Steve Hobbs, a retired Met detective superintendent who led more than 200 murder investigations, has been working on the case largely pro bono for the private detective agency TM Eye.
He produced a 46-page dossier detailing flaws in the evidence against Moore in 2021 that was submitted to the CCRC. The report concluded that the conviction was “completely unsafe” and that the issues raised amounted to a “compelling trend of evidence and intelligence that suggest Jason Moore did not stab Robert Darby”.
Yet Hobbs said he was never even contacted by the CCRC to discuss his investigation before they turned down the case.
Hobbs said: “The CCRC are toothless tigers. They should look at it in far more detail than they have. If they took it seriously why didn’t they give me a call?”
Moore says he distracts himself from the enormity of the prison time still ahead of him by watching sport and playing chess. “I live in hope that one day the nightmare might be over,” he said.
His sister, Kirstie Moore, who has been leading the campaign for his release, described the impact of his conviction on her family. “There’s no Christmas any more, there’s no Easter, there’s no birthdays. It’s all gone. Because none of it for my parents is the same, because effectively he’s gone. It’s soul destroying.”
Mark Bowen, Moore’s solicitor, said his team was finalising an application to the CCRC with further grounds of appeal, believing the fresh evidence pointed to a miscarriage of justice.
A spokesperson for the Met said it had reviewed information about the case in 2021 and met representatives of the Darby family to inform them of its position.
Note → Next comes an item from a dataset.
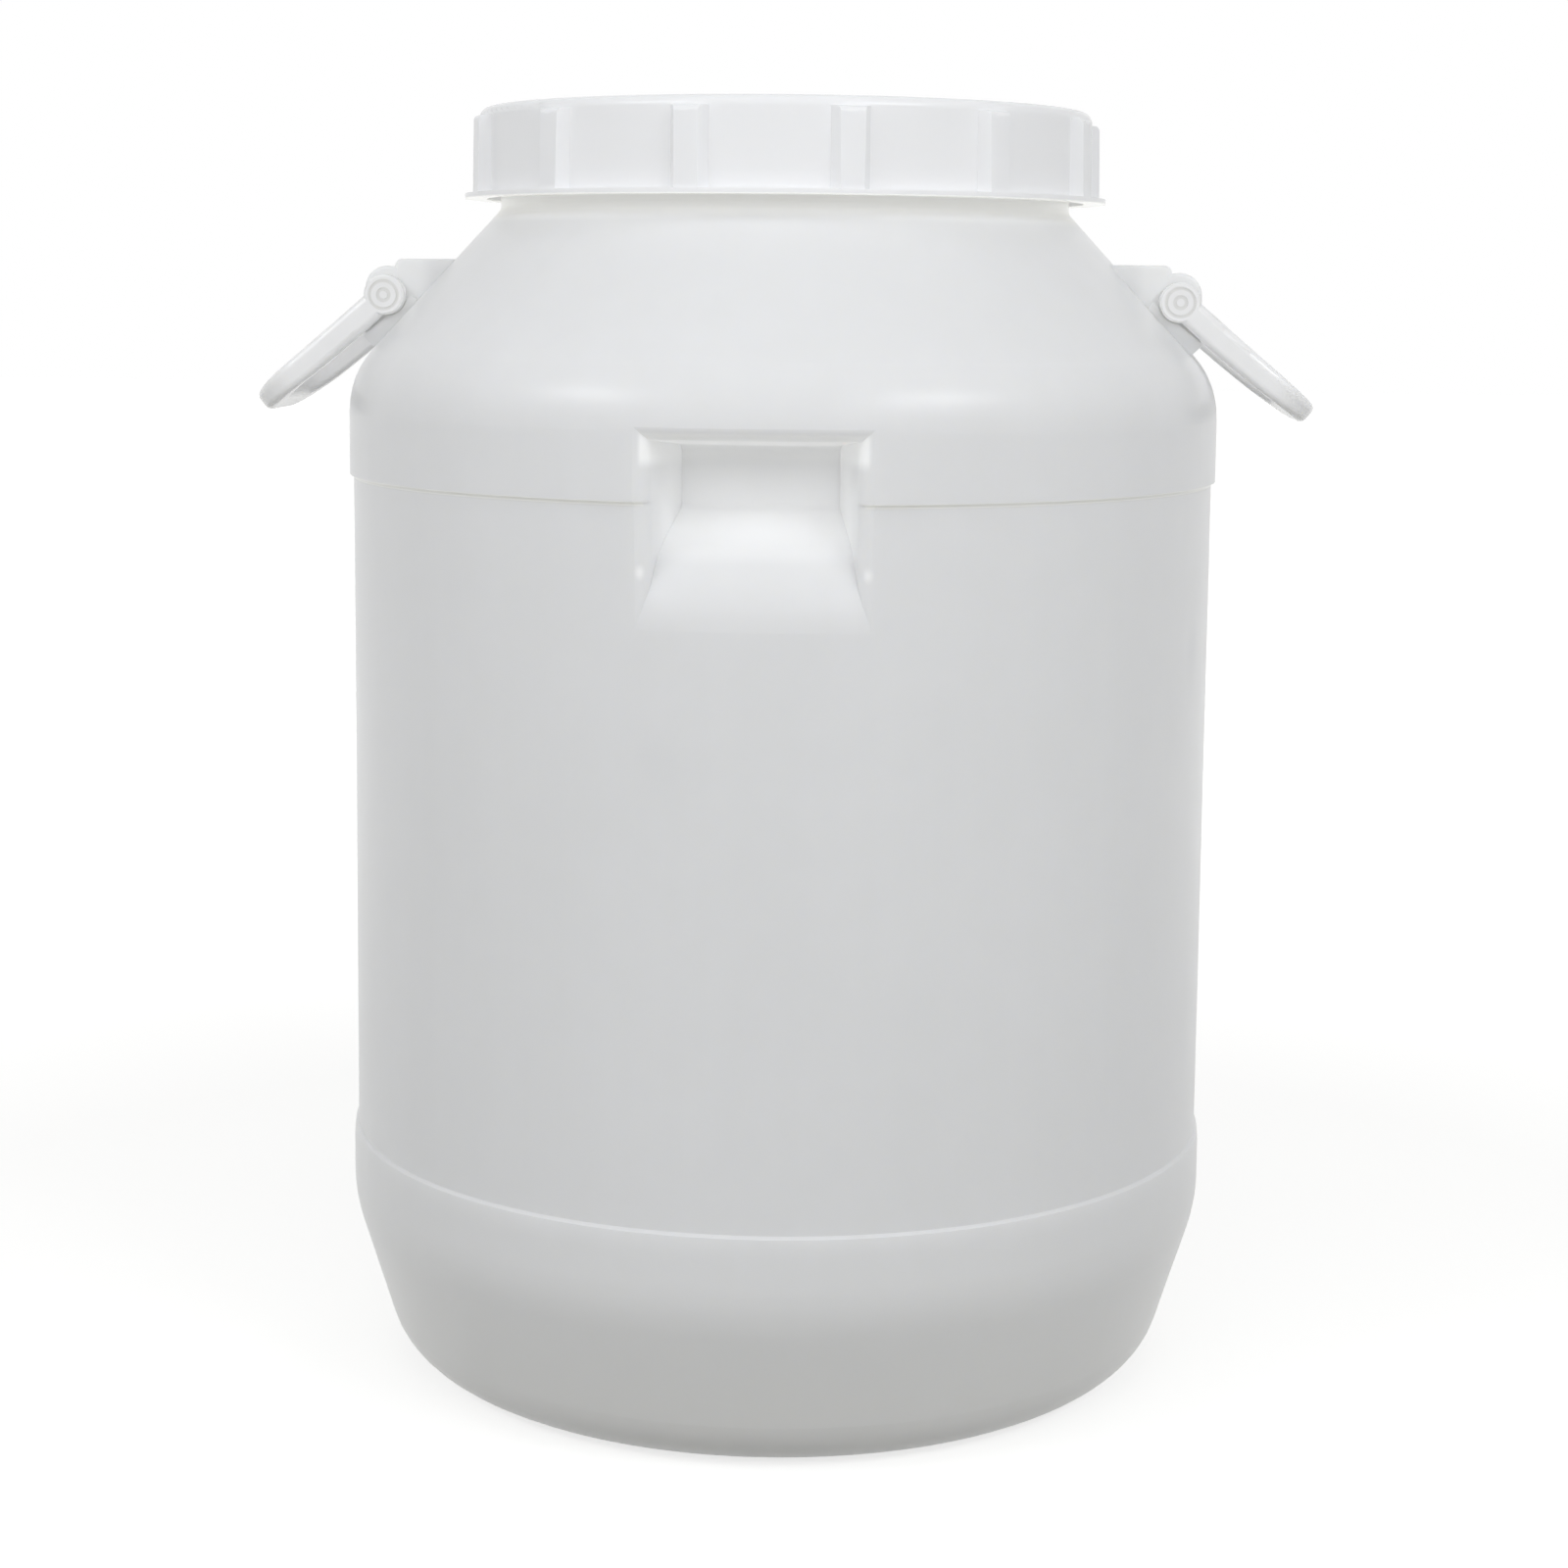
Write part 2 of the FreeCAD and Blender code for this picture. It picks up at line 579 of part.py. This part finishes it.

Noting that the CCRC had not referred the case for appeal, the spokesperson added: “This investigation remains closed. Should the circumstances change, we will assess them and consider the most appropriate way to manage any developments in this investigation.”
A spokesperson for the CCRC said a comprehensive review “concluded there was no real possibility that the court of appeal would overturn Mr Moore’s murder conviction”. They invited him to apply again with any new evidence or arguments.